The Financial Stability Committee said banks and microfinance institutions continued to maintain strong balance sheets despite rising global uncertainty. Non-performing loans stood at 3.2 percent in banks and 2.4 percent in microfinance institutions, both below the regulator’s 5 percent prudential threshold.

However, stress remained elevated among non-deposit-taking financial institutions, where bad loans stood at 12.6 percent, even though the ratio had declined from a year earlier. The central bank cited weaknesses in risk management, loan recovery systems and borrower financial literacy among lending companies.

Capital buffers also remained well above regulatory minimums. Banks posted a capital adequacy ratio of 22.4 percent, while microfinance institutions stood at 34.8 percent, both exceeding the required 15 percent threshold.

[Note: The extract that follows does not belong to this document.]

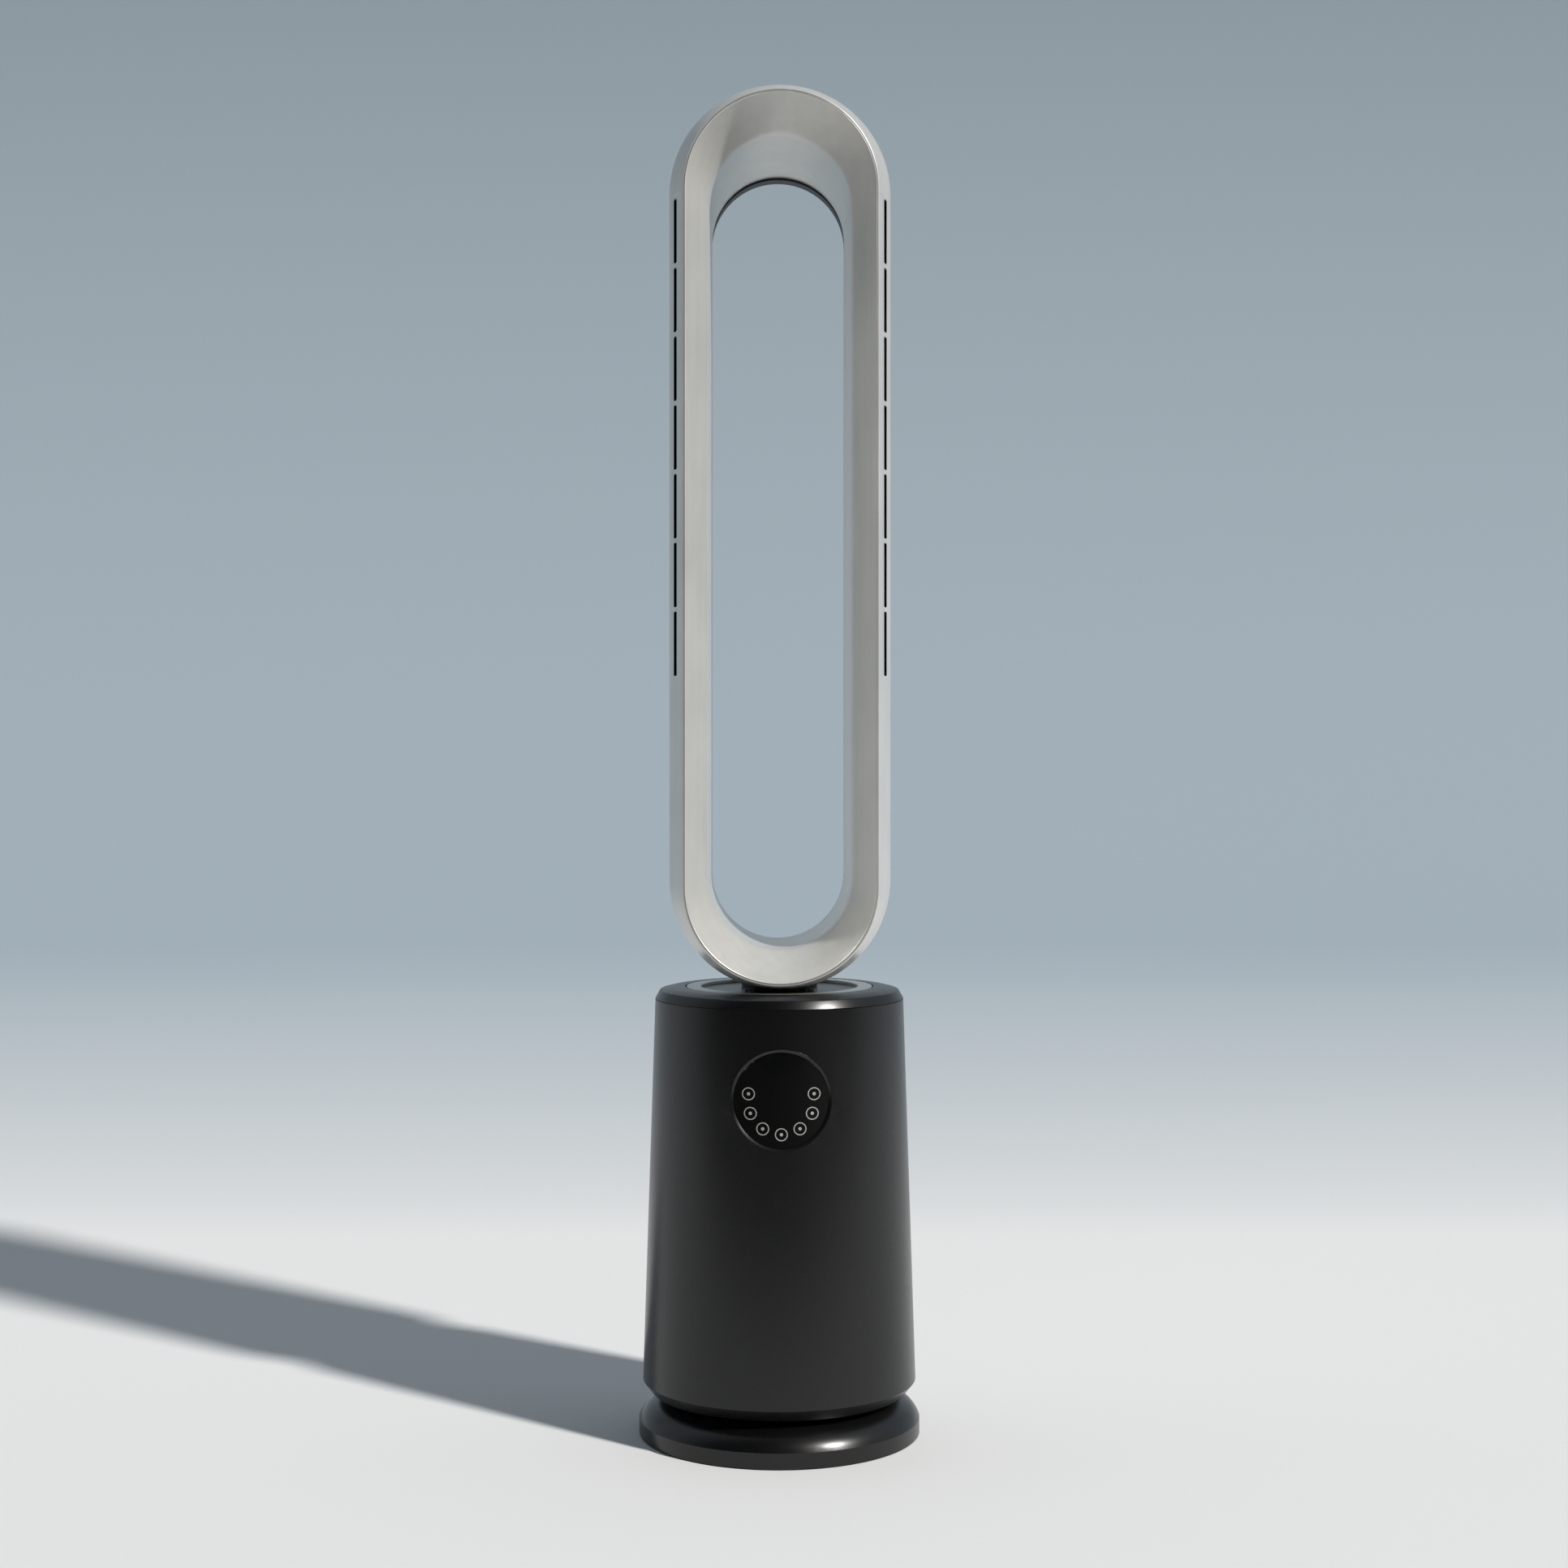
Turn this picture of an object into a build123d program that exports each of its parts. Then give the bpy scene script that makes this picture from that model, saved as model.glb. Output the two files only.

Liquidity levels were similarly strong, with banks recording a liquidity coverage ratio of 318 percent while microfinance institutions posted 85 percent, comfortably above the minimum 30 percent requirement.

Profitability across the sector remained resilient, supported by strong credit expansion and investment income. Return on equity reached 19.9 percent for banks and 23 percent for microfinance institutions.

The insurance sector also reported improved underwriting performance during the first quarter. Claims ratios declined to 16.5 percent, while expense ratios eased to 31.3 percent, helping improve the combined ratio to 91.8 percent, below the regulator’s maximum threshold of 100 percent.

Insurance firms’ solvency ratio rose to 204 percent from 199 percent a year earlier, while return on equity remained strong at 18.5 percent.

“This shows that underwriting performance of insurance companies is strong and improving,” Hakuziyaremye said.

Rwanda’s pension industry continued to expand rapidly, driven by rising contributions to both public and private schemes. Public pension contributions increased 76.4 percent, while private pension contributions rose 4 percent. Contributions to Ejo Heza, the government-backed long-term savings scheme, climbed 23.7 percent.

Digital payments also accelerated sharply as Rwanda continued its push toward a cash-lite economy. The value of electronic payments reached Rwf21.6 trillion between January and March, up from Rwf17.4 trillion in the same period last year.

Electronic payment volumes rose to the equivalent of 347 percent of GDP during the quarter, underscoring the growing importance of digital financial services in the economy.

The central bank’s Rwanda Integrated Payment Processing System maintained operational availability of 99.7 percent, while the national retail payment system, eKash, posted 99.9 percent uptime. Electronic money issuers maintained 99.7 percent availability.

The value of eKash transactions increased to Rwf27.7 billion in the first quarter as adoption continued to rise.

Still, the rapid expansion of digital finance has also amplified cyber and operational risks. Fraud cases declined to 2,675 in the first quarter from 4,367 a year earlier, though the value of fraud incidents increased, highlighting growing exposure for financial institutions.

“Operational risks, especially frauds, remain a challenge,” Hakuziyaremye said. “We continue to monitor closely cyber and operational risks as a key focus area.”

The central bank also pointed to early benefits from the consolidation of Umurenge SACCOs into district-level cooperative banks, a reform aimed at strengthening Rwanda’s community banking system.

Interest rates on agricultural loans at district SACCOs fell to 14 percent from 24 percent before consolidation, while business loan rates declined to 18 percent from 19 percent. Mortgage lending rates also dropped to 17 percent from 20 percent.

According to the Financial Stability Committee, the consolidation has strengthened governance, improved risk management, enhanced operational efficiency and enabled adoption of core banking systems capable of real-time operations.

Despite the strong performance, policymakers warned that prolonged geopolitical shocks could pressure capital buffers, weaken asset quality and expose vulnerabilities in concentrated lending portfolios.

“As a financial regulator, we are conducting stress testing to ensure that every bank, insurance and microfinance institution has enough capital even in the face of adverse scenarios,” Hakuziyaremye said.